1) Here d is the input, a Date class object, e.g. d <- Sys.Date(). The result gives the number of Fridays in the year/month that contains d. Replace 5 with 1 to get the number of Mondays:
first <- as.Date(cut(d, "month"))
last <- as.Date(cut(first + 31, "month")) - 1
sum(format(seq(first, last, "day"), "%w") == 5)
2) Alternately replace the last line with the following line. Here, the first term is the number of Fridays from the Epoch to the next Friday on or after the first of the next month and the second term is the number of Fridays from the Epoch to the next Friday on or after the first of d's month. Again, we replace all 5's with 1's to get the count of Mondays.
ceiling(as.numeric(last + 1 - 5 + 4) / 7) - ceiling(as.numeric(first - 5 + 4) / 7)
The second solution is slightly longer (although it has the same number of lines) but it has the advantage of being vectorized, i.e. d could be a vector of dates.
UPDATE: Added second solution.
There are a number of ways to do it. Here is one:
countFridays <- function(y, m) {
fr <- as.Date(paste(y, m, "01", sep="-"))
to <- fr + 31
dt <- seq(fr, to, by="1 day")
df <- data.frame(date=dt, mon=as.POSIXlt(dt)$mon, wday=as.POSIXlt(dt)$wday)
df <- subset(df, df$wday==5 & df$mon==df[1,"mon"])
return(nrow(df))
}
It creates the first of the months, and a day in the next months.
It then creates a data frame of month index (on a 0 to 11 range, but we only use this for comparison) and weekday.
We then subset to a) be in the same month and b) on a Friday.
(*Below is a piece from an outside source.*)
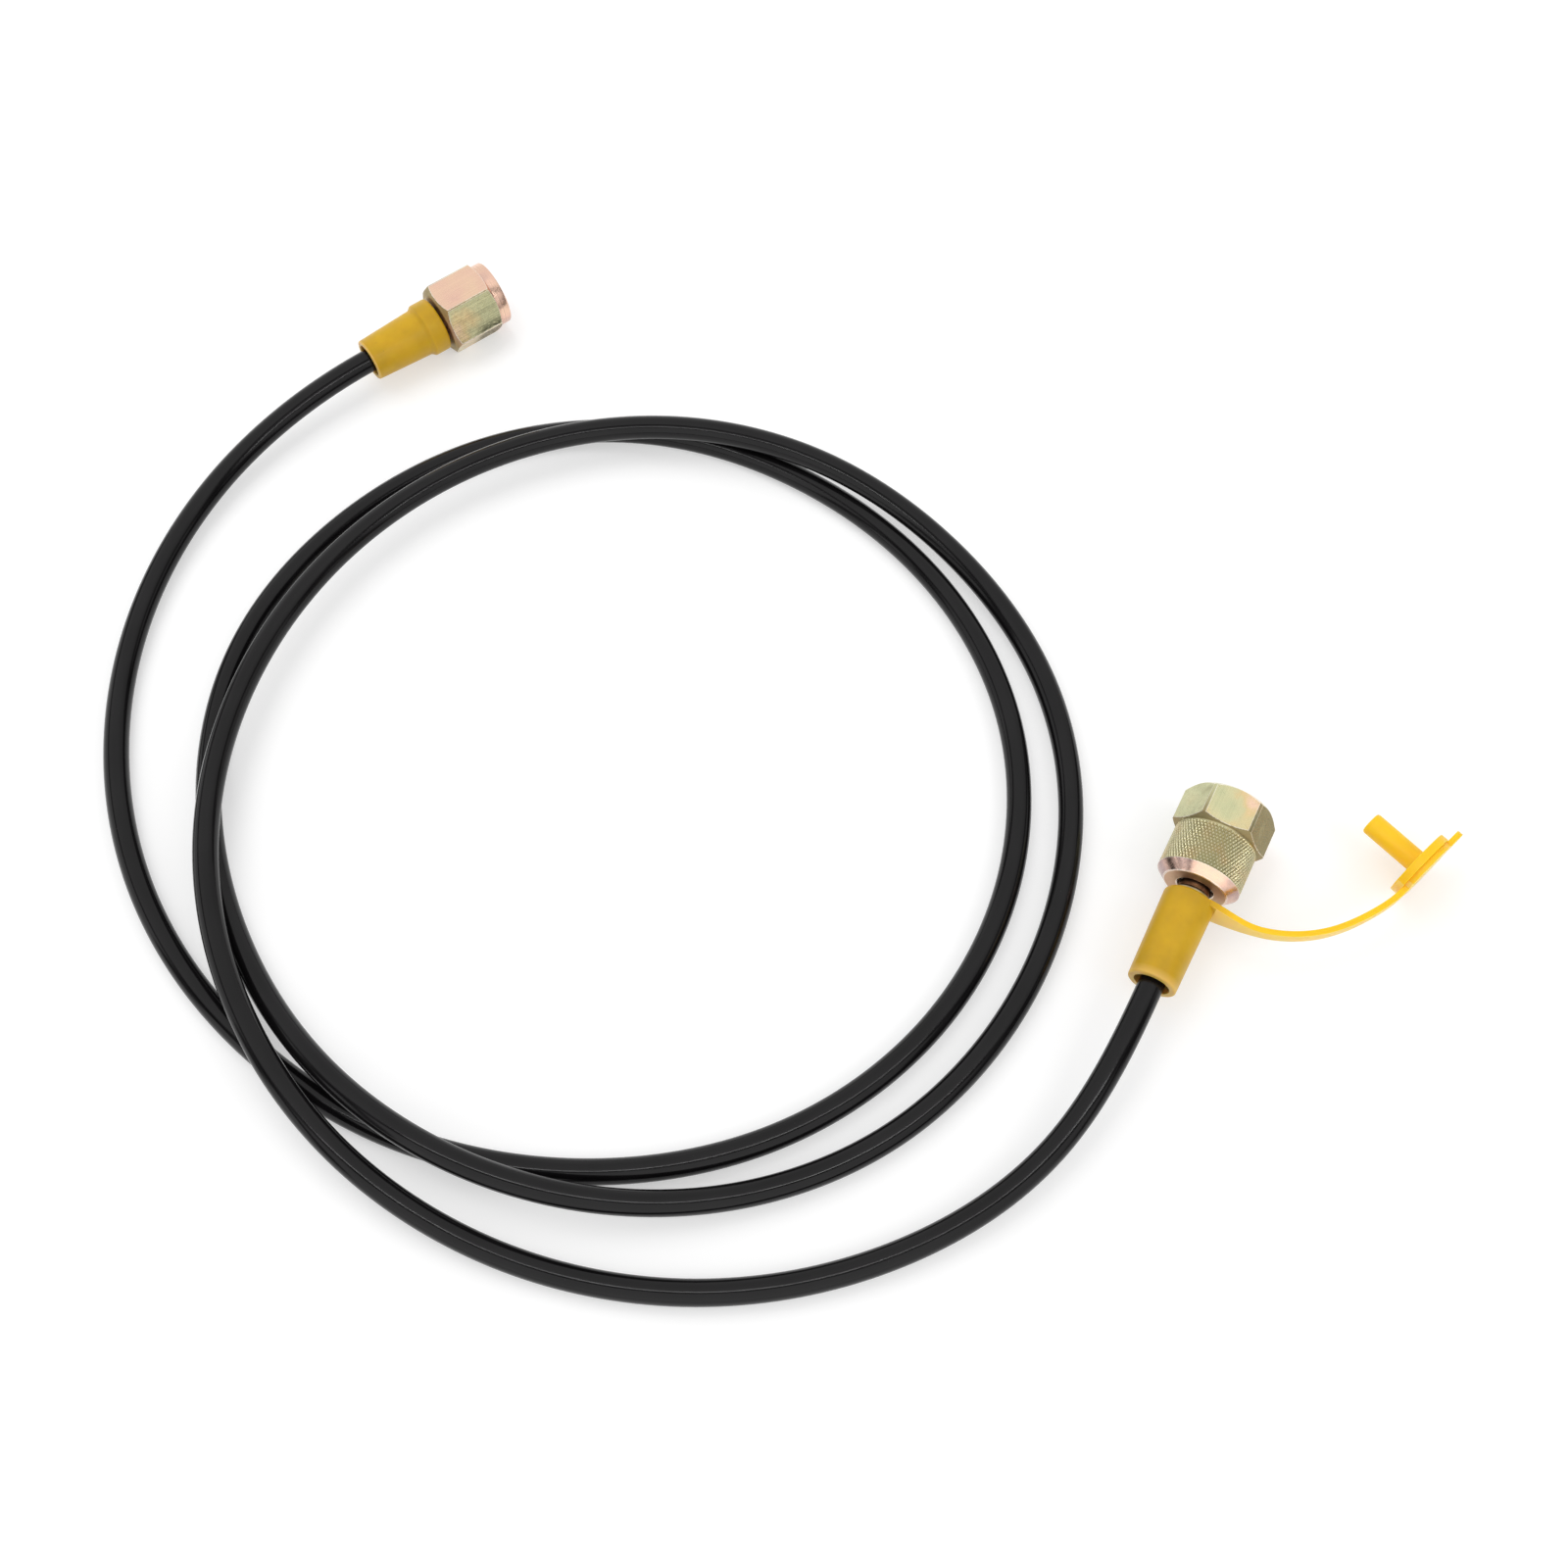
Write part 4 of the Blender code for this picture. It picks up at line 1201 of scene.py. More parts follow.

That is your result set, and
we return the number of rows as your anwser.
Note that this only uses base R code.
Without using lubridate -
#arguments to pass to function:
whichweekday <- 5
whichmonth <- 11
whichyear <- 2013
#function code:
firstday <- as.Date(paste('01',whichmonth,whichyear,sep="-"),'%d-%m-%Y')
lastday <- if(whichmonth == 12) { '31-12-2013' } else {seq(as.Date(firstday,'%d-%m-%Y'), length=2, by="1 month")[2]-1}
sum(
strftime(
seq.Date(
from = firstday,
to = lastday,
by = "day"),
'%w'
) == whichweekday)